Why doesn’t Congress just cut off funding for the war and force an immediate withdrawal of
troops?
- An immediate withdrawal from Iraq would make Americans less safe by
destabilizing the Middle East.
-
A strategic redeployment of U.S. forces aims to strike the right balance and
put Iraqis in control of their own destiny without taking our eye off some real
threats that exist for the United States
in the Middle East.
-
Iraq
was not a central front in the fight against global terror networks before the
war, but the numbers of foreign fighters present in Iraq has increased during the last
four years. Our troops need to stop serving as referees in Iraq’s civil war and focus on eliminating global
terrorist networks operating in Iraq.
- As the United
States implements a phased redeployment of our armed
forces, we can dedicate more military and intelligence assets to taking out the
real threats posed by foreign terrorists inside of Iraq. It can address this threat
within a reasonable timeframe and eliminate the U.S.
troop presence inside of Iraq
within 18 months.
-
Furthermore, a strategic redeployment will
enable the United States to
safeguard against the spread of Iraq’s
conflict across its borders to neighboring countries.
7.
Won’t
redeployment allow Iraq
to become a safe haven for Al Qaeda and other terrorists and allow the
terrorists to “follow us home?”
-
Having our troops serve as referees in Iraq’s civil war and traffic cops in Iraq’s
cities drains our ability to take out the terrorist networks that still threaten our nation.
-
In 2006, the United
States eliminated Abu Musab Zarqawi, the leader of Al
Qaeda in Iraq, with air
strikes, not with a massive presence of U.S.
ground troops in Iraq.
- With smaller and more nimble special operations
units in Iraq, we will be in
a better position to attack terrorist enemies in Iraq. With troops remaining in the
region, we will be able to strike at any terrorist camps that might emerge in Iraq.
- With more forces meeting the terrorist threats
in Afghanistan, Asia and
Africa, we will be taking a threat-based approach that sets our country’s
policy back on the right path—before the Iraq war diverted attention and
resources away from that critical fight.
-
The United States continues to face a
serious threat from the terrorist networks that attacked us on 9/11. A
strategic redeployment plan puts the focus back on this threat.
8. Will
a redeployment of our troops embolden global terrorist networks and amount to
nothing more than a “surrender date”?
-
No, a strategic redeployment of U.S. forces from Iraq will strengthen our
country’s ability to fight terrorist extremists around the world.
-
A pragmatic redeployment will put our country in
a position to pull itself out of a growing civil war among Iraqis and focus our
power on defeating the key threats to U.S.

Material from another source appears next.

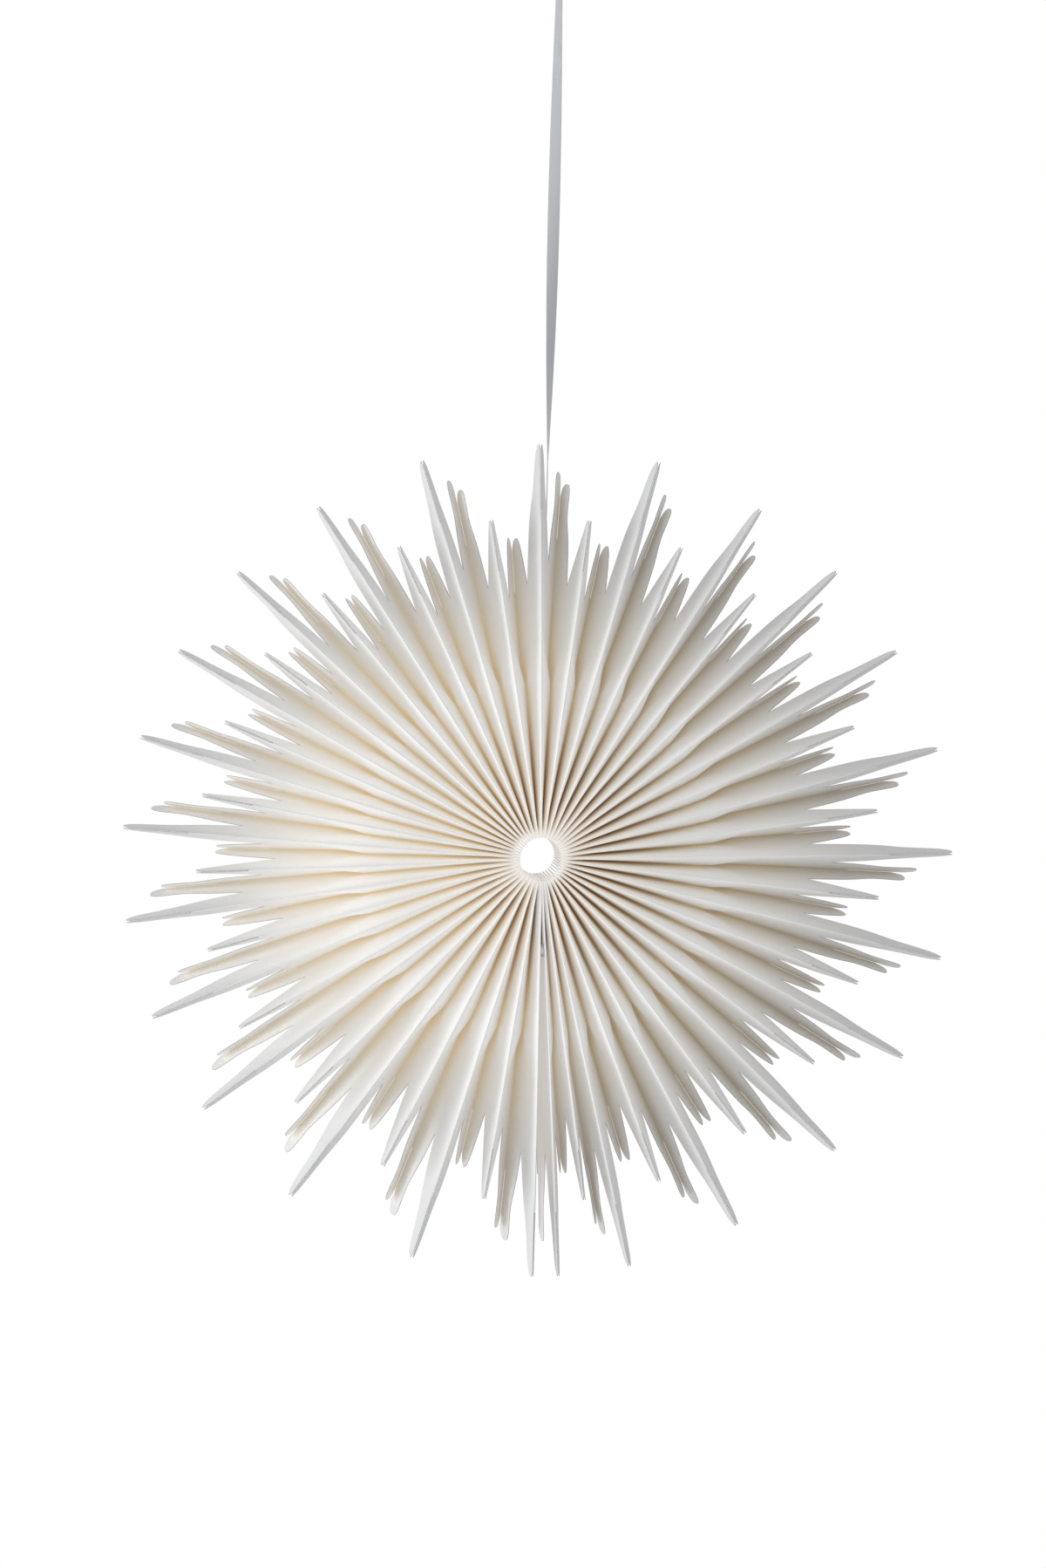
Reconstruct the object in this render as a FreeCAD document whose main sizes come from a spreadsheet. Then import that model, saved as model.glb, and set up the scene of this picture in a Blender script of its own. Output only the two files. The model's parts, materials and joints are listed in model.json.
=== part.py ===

strategic interests around the Middle East and
the world.
9. Won’t
a redeployment of troops just open the door to an escalation of Iraq’s
civil war and a wider regional war?
- This
question is based on the faulty assumptions that the current U.S. troop presence is stopping the
civil war.
-
Even
with more than 100,000 troops on the ground for the past several years, Iraq’s
conflict has increased.
-
The main
conflict in Iraq
is a violent struggle for power. Until Iraqis stop killing Iraqis and settle
their disputes peacefully, there is not much the United States and others can do
militarily.
-
This is
why the United States
needs to combine a phased redeployment with intensified political and
diplomatic efforts aimed at getting Iraqis to settle their differences.
-
In
addition, as it redeploys its forces, the United States can work with
countries in the region and other global powers to help the growing numbers of
Iraqis displaced from their homes by the conflict.
-
Iraq’s neighbors have little interest in seeing
the conflict spread. The United States
needs to put Iraq’s leaders
on notice and signal to countries in the region that they need to advance their
own interests in stabilizing Iraq.
-
Staying
the course with an open-ended commitment of U.S. troops fosters a culture of
dependency in Iraq and the Middle East, and it’s time for the United States to
put an end to this by redeploying its troops from Iraq and implementing a diplomatic
surge aimed at getting countries in the region to do their share.
10. Won’t a military redeployment embolden the
regime in Iran?
- As long as the United
States is bogged down in Iraq,
it will not have the moral, political, and military power to deal effectively
with Iran’s
attempts to develop nuclear weapons and undermine security in the region by
support to terrorist groups like Hezbollah.